Лишь два-три дня спустя королева в сопровождении Мер-рея и других приближенных скачет во весь опор проведать Босуэла. Два часа проводит она у постели раненого, а потом так же бешено мчится назад, словно желая яростной скачкой подавить мучительную тревогу. Но подорванный жгучей страстью организм внезапно сдает. Едва ее снимают с седла, она падает замертво и два часа лежит в беспамятстве. Вечером у нее открылась горячка, типичная нервная горячка, она мечется в бреду. И вдруг члены ее цепенеют, она ничего не чувствует, никого не узнает; в растерянности окружили приближенные во главе с врачом свою королеву, заболевшую столь загадочной болезнью. Во все концы мчатся нарочные за королем, а также за епископом, чтобы королева не отошла без соборования. Восемь дней витала она между жизнью и смертью. Можно подумать, что скрытое желание уйти из жизни, налетевшее ураганом, истощило ее нервы, исчерпало силы. А все же — и это с клинической достоверностью показывает, что болезнь была скорее душевная, что это был типичный случай истерии, — как только на крестьянском возу привезли выздоравливающего Босуэла, королева ожила, и — новое чудо! — спустя две недели восставшая покойница уже опять сидит в седле. Ибо опасность возникла в ней самой, и она справилась с ней собственными силами.

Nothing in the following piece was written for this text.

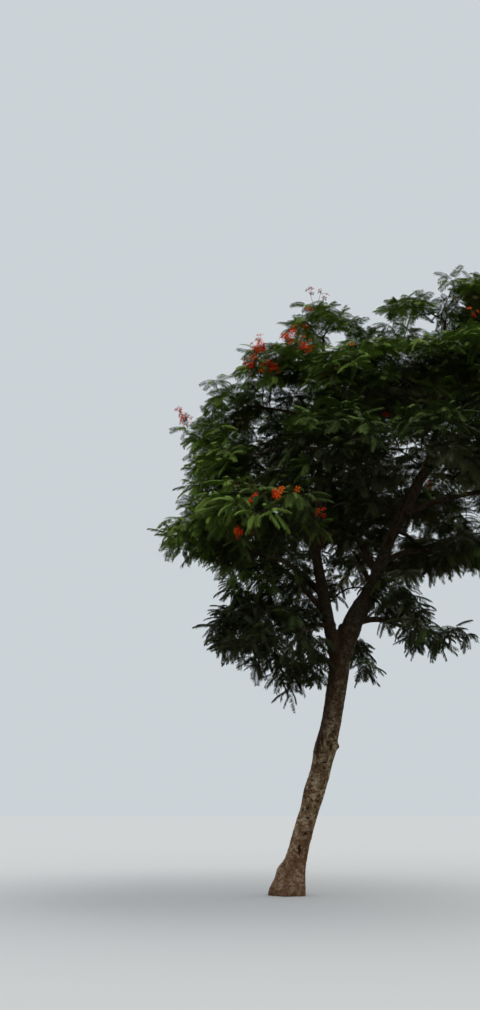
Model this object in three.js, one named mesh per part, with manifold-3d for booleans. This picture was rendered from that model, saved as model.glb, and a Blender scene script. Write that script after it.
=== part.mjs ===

Но и окрепнув физически, Мария Стюарт никак не придет в себя, все ближайшие недели она подавлена, угнетена. Даже посторонние замечают, что королева «на себя не похожа». Что-то в ее чертах, во всем ее существе сникло, привычной беспечности и уверенности как не бывало. Она ходит, живет, действует, как человек, на которого свалились тяжкие невзгоды. Она запирается у себя, и прислужницы слышат за дверью, как она стонет и рыдает. Всегда откровенная и общительная, она никому не доверяет свое горе. Уста ее скованы молчанием, и никто не подозревает страшной тайны, которая преследует ее днем и ночью и гнетет душу.
Ибо есть нечто грозное в этой страсти, от чего веет одновременно жутью и величием, нечто невыразимо грозное: королева с первой же минуты знает, что любовь ее преступна и обречена на безысходность. Ужасным было, верно, уже пробуждение после первого объятия — поистине тристановское мгновение, — когда отравленная любовным питьем королева приходит в себя и оба вспоминают, что они не одни в беспредельности своего счастья, что их держит в плену этот мир, долг и закон. Ужасное пробуждение, когда она наконец очнулась, и громом поражает ее мысль о том, в какое безумие они впали. Ибо она, отдавшая ему себя, принадлежит другому, и он, отдавший ей себя, принадлежит другой. Прелюбодеяние, двойное прелюбодеяние — вот куда увлекло их неистовство чувств, а ведь совсем недавно, две-три недели или месяц назад, Мария Стюарт как шотландская королева торжественно подписала и издала указ о том, что нарушение супружеской верности, как и всякое другое оскорбление нравственности, карается смертью. С первой же минуты эта страсть заклеймена как преступная, и утверждать себя и развиваться она может лишь за счет все новых и новых преступлений. Чтобы соединиться навек, оба они должны сперва насильственно избавиться — она от мужа, он от жены.
Только ядовитые плоды может принести эта греховная страсть, и Мария Стюарт с первого же часа с непреложной ясностью отдает себе отчет в том, что отныне ей нет покоя и спасения. Но именно в такие трудные минуты просыпается у Марии Стюарт мужество отчаяния, и она готова бросить вызов судьбе — вопреки всякой надежде и смыслу готова спасать то, что непоправимо обречено. Не станет она трусливо отступать, прятаться и укрываться, нет, с гордо поднятой головой пройдет она до конца путь, ведущий в бездну. Пусть все потеряно — среди тягчайших испытаний находит она счастье в том, что ради него принесла все эти жертвы.
Entre ses mains, à en son plain pouvoir,
Je mets mon fils, mon honneur, à ma vie,
Mon pais, mes subjects, mon ame assubjettie
Est tout â luy, à n’ay autre vouloir
Pour mon ovjet, que sans le decevoir
Suivre je veux, malgré toute I’envie
Qu’issir en peut.
Ему во власть я сына отдаю,
И честь, и совесть, и страну мою,
И подданных, и трон, и жизнь, и душу.
Все для него! И мысли нет иной,
Как быть его женой, его рабой,
Я верности до гроба не нарушу!
С ним каждое мгновенье, каждый час,
А там — пусть зависть осуждает нас!
Что бы потом ни было, она отважится на этот путь в безнадежность. После того как она всем — телом, душой, всей своей жизнью — пожертвовала ради него, несказанно любимого, эта исступленная любовница боится лишь одного на свете — потерять его.